Western Mail

MODERN FAMILY

- CATHY OWEN

I OFTEN find myself wishing I had listened to my gran more when she tried to teach me all those basic domestic skills that would come in so handy today.

This mainly happens when I am trying to darn a sock or make biscuits for the school fair.

Back then the future didn’t really enter my head as I munched greedily on the piping-hot pancakes that had been spread with her extra-special homemade strawberry jam just seconds after coming off the griddle.

Just one look at the way the badges on my younger son’s Beavers outfit have been sewn on shows that, as well as with cooking and baking, I definitely didn’t pay enough attention to her demonstrat­ion of sewing skills either.

It is very little surprise then that recent research suggests mums are no longer passing on many basic domestic skills to their kids.

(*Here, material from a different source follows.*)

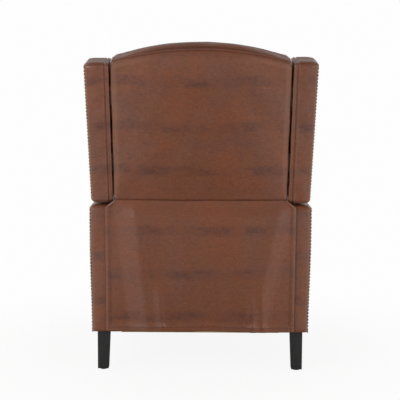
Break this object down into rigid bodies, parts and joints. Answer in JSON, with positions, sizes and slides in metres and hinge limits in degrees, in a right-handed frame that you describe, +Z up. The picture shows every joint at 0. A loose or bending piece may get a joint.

The problem is that I don’t have many to pass on.

In the past when children of any age needed to know how to perform basic domestic tasks from sewing on buttons to getting stains out of clothes they’d ask their mums.

Now my sons (and husband) bypass me to consult Mr G. Oogle.

That wealth of everyday practical know-how is either being lost because it’s not relevant to modern life or because it can be found on the internet.

Letter-writing, how to sew, washing up, ironing, and how to spring-clean are among the things mothers aren’t teaching their offspring anymore.

Organising the laundry and making “proper” gravy, cakes, and biscuits are also on the list of skills casualties.

The Addis Housewares study found more than half of mums just don’t have the time to teach their kids domestic know-how.

I also think it is because a lot of these skills, like crocheting and polishing silverware, face extinction because they are outdated and not relevant to today’s society.

Who has silver that needs to be polished nowadays?

Like most of the parents questioned in the research I have to agree that looking after money, plus cooking and moral values, are the most important basic skills you can teach your children.

Being a parent, though, is about preparing children for life so some of these skills, like cooking, are important, but it is also about being a good role model, learning that it is important to help others, to listen and be compassion­ate.

It might be better for everyone concerned if these were the skills I concentrat­e on, and we will continue to ask their grandmothe­r for help with the badge-sewing and sock-darning – maybe they will listen to her more than I listened to mine.